Tool Development: Many code analysis and refactoring tools work with ASTs to analyze or modify code.

How is an AST Constructed?

The process of building an AST involves two main steps:

Lexical Analysis: The source code is broken down into tokens (e.g., keywords, operators, literals).
Parsing: The tokens are then used to build the AST. This step usually involves a parser generated by tools like Yacc, Bison, or ANTLR, or hand-written by the compiler developer.

For instance, consider the following simple Python code:

For this line of code, the AST would look something like this:

a = 5 + 2

The root node might be an “assign” node.
The left child might be a “variable” node with the value “a”.
The right child might be a “binary operator” node with the value “+”.
This “binary operator” node would have two children: an “integer” node with value 5 and another “integer” node with value 2.

This tree structure helps the interpreter understand that it needs to perform the addition operation on 5 and 2 and then assign the result to the variable “a”.

In Python, you can use the ast module to interact with Python’s AST. The ast.parse() function allows you to parse Python code into an AST. You can also use ast.dump() to print the structure of the AST.

Here’s how you can use it:

import ast

source_code = """
a = 5 + 2
"""

tree = ast.parse(source_code)

print(ast.dump(tree))

The output is a representation of the AST that Python uses to execute the given code.

Output:

Module(body=[Assign(targets=[Name(id='a', ctx=Store())], value=BinOp(left=Constant(value=5), op=Add(), right=Constant(value=2)))], type_ignores=[])

Understanding ASTs can help you understand the inner workings of Python or any other language, contribute to language development, or even develop tools for static code analysis, code linting, or automatic code formatting.

Another Example of AST

Consider a simple arithmetic expression like a + b * c.
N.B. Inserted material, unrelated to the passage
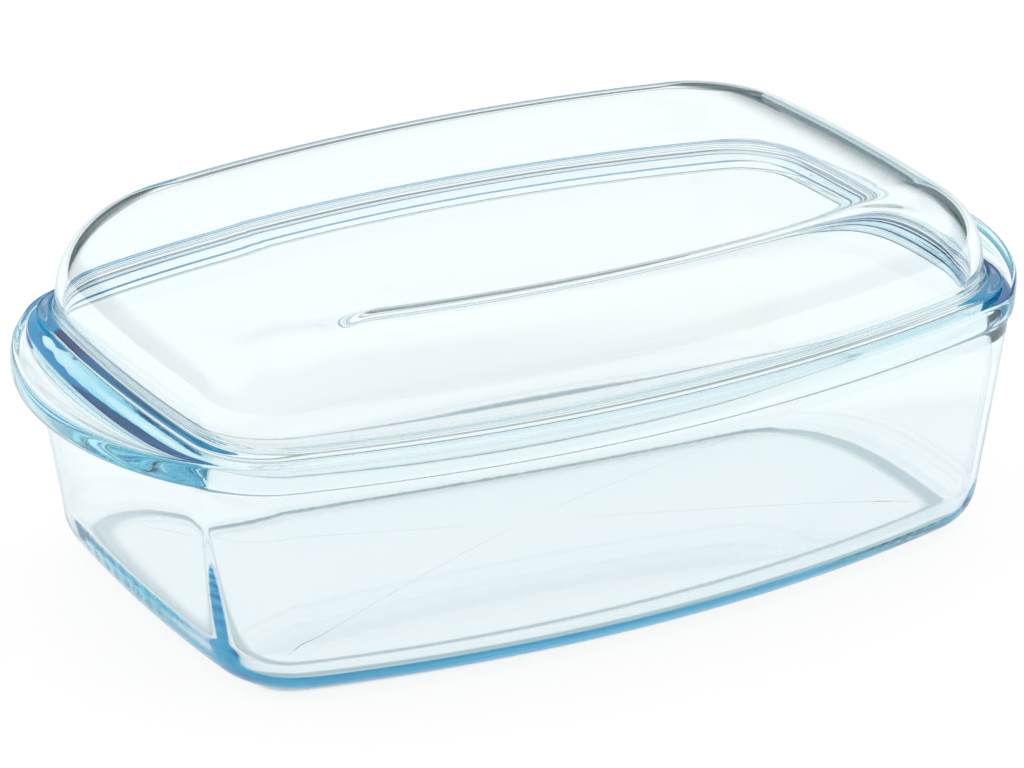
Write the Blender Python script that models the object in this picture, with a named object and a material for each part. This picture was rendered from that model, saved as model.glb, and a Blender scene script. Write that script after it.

An AST for this expression might look like:

Here, the root node represents the addition operation, and the multiplication operation is represented as a child. The variables a, b, and c are leaf nodes.

AST in Python

In Python, you can work with ASTs using the ast module. You can parse a Python expression into an AST, manipulate it, and even compile it back into code.

Here’s an example that parses a simple expression into an AST:

import ast

expression = "a + b * c"
parsed_ast = ast.parse(expression, mode='eval')

print(ast.dump(parsed_ast))

Output:

Expression(body=BinOp(left=Name(id='a', ctx=Load()), op=Add(), right=BinOp(left=Name(id='b', ctx=Load()), op=Mult(), right=Name(id='c', ctx=Load()))))

Conclusion

The Abstract Syntax Tree is a core component in programming languages, facilitating understanding, optimization, translation, and manipulation of code. By representing code as a simplified tree structure, the AST acts as an essential intermediary step in the compilation process. In Python, the ast module provides a gateway to work with ASTs directly, enabling powerful possibilities for code analysis and manipulation. Whether you’re a compiler developer or simply interested in digging deeper into the underlying mechanics of programming languages, the AST offers a fascinating area of exploration.

Key Points to Remember:

An Abstract Syntax Tree (AST) is a tree-like representation of a program’s structure. It abstracts away certain syntactical constructs to focus on the underlying meaning of the program.
Nodes: Each node in an AST represents a construct in the source code. The root node often represents the entire program, while leaf nodes represent granular elements such as variables or literals.
Importance: ASTs are crucial in programming as they allow for the analysis, optimization, translation, and manipulation of code. They are used by compilers and interpreters to understand the code’s structure and semantics.
Construction: Building an AST involves two steps: lexical analysis, where source code is divided into tokens, and parsing, where these tokens are used to build the AST.
ASTs in Python: Python’s ast module allows developers to parse Python expressions into ASTs, manipulate them, and even compile them back into code.